In the records below, find the line that contains "What OpenSCAD source" and the line that contains "Millimetres and degrees.". Set down exactly those lines and every line between them, and nothing more.

# [PROVIDED INFORMATION]
────────

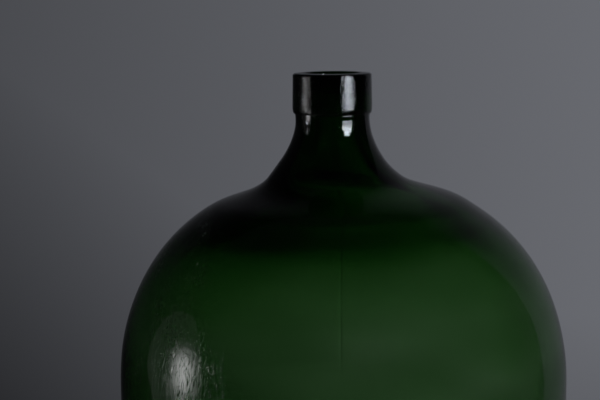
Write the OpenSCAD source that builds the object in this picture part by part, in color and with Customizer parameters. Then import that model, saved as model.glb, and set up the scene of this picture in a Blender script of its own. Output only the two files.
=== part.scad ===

────────

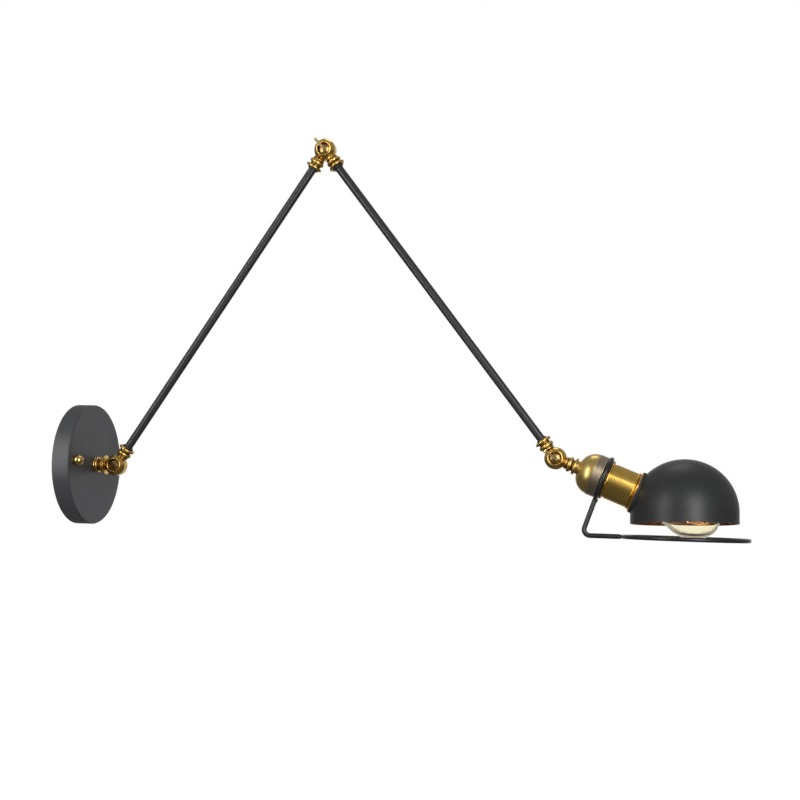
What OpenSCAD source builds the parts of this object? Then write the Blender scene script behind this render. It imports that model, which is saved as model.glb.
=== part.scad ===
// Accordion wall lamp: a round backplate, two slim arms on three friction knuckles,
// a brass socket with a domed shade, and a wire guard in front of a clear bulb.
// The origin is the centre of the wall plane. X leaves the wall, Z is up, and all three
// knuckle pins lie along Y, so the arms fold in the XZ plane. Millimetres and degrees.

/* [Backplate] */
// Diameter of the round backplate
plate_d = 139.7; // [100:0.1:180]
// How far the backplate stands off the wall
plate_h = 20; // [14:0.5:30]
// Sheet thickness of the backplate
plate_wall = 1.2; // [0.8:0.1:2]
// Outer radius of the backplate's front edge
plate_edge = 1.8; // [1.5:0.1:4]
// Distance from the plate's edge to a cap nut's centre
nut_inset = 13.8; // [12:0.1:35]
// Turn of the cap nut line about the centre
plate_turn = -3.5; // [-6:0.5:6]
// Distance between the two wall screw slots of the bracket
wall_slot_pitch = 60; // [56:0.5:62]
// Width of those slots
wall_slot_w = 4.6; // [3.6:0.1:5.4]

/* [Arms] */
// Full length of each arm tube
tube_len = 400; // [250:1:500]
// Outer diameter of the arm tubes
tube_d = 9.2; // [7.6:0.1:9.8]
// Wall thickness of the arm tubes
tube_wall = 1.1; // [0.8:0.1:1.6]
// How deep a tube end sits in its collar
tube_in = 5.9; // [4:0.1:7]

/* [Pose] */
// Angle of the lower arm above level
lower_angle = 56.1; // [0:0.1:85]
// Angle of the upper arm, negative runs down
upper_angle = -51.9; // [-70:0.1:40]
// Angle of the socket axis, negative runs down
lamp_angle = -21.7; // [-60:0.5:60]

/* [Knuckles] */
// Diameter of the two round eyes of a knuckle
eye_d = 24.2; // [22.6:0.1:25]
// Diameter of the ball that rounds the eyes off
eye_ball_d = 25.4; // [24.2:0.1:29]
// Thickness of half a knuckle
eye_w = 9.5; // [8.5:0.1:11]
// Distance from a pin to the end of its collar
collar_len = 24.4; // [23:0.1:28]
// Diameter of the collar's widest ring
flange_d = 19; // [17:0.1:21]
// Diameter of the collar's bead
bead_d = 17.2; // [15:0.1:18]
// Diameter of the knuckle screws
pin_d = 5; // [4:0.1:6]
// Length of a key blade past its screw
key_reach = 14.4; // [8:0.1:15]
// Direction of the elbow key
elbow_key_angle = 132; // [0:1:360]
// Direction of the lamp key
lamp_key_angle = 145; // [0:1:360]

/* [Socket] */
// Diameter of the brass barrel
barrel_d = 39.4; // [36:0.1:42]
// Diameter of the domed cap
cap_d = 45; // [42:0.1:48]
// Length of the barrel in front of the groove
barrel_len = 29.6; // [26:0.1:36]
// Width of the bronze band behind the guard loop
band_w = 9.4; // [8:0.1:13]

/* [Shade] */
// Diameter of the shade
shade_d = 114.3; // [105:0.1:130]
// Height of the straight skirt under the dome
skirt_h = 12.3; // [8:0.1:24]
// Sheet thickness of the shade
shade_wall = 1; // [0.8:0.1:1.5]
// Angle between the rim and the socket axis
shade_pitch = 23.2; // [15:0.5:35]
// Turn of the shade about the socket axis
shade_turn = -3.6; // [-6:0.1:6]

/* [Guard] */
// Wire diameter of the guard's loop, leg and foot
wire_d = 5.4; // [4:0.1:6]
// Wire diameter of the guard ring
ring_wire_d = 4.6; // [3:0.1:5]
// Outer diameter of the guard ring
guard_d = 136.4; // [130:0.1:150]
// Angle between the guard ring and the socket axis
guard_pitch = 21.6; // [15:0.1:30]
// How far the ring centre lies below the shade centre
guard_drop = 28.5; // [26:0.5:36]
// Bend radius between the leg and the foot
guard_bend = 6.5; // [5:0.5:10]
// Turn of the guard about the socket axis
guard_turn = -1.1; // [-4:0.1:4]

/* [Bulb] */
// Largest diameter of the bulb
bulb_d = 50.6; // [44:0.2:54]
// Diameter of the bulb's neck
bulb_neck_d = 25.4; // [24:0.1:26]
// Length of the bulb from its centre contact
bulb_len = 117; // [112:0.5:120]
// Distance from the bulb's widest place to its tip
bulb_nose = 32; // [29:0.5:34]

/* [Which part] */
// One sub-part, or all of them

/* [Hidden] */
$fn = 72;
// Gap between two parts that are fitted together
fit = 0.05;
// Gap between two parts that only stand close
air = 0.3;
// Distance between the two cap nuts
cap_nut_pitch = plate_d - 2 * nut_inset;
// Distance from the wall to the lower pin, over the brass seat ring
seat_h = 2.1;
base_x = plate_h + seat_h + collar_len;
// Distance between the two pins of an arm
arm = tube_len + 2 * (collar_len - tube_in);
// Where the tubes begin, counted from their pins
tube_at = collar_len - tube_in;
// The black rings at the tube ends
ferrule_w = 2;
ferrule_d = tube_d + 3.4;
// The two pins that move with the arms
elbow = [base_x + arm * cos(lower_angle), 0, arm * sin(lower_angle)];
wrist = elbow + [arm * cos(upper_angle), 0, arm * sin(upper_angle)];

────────

# [RESULT OF THE TASK]
What OpenSCAD source builds the parts of this object? Then write the Blender scene script behind this render. It imports that model, which is saved as model.glb.
=== part.scad ===
// Accordion wall lamp: a round backplate, two slim arms on three friction knuckles,
// a brass socket with a domed shade, and a wire guard in front of a clear bulb.
// The origin is the centre of the wall plane. X leaves the wall, Z is up, and all three
// knuckle pins lie along Y, so the arms fold in the XZ plane. Millimetres and degrees.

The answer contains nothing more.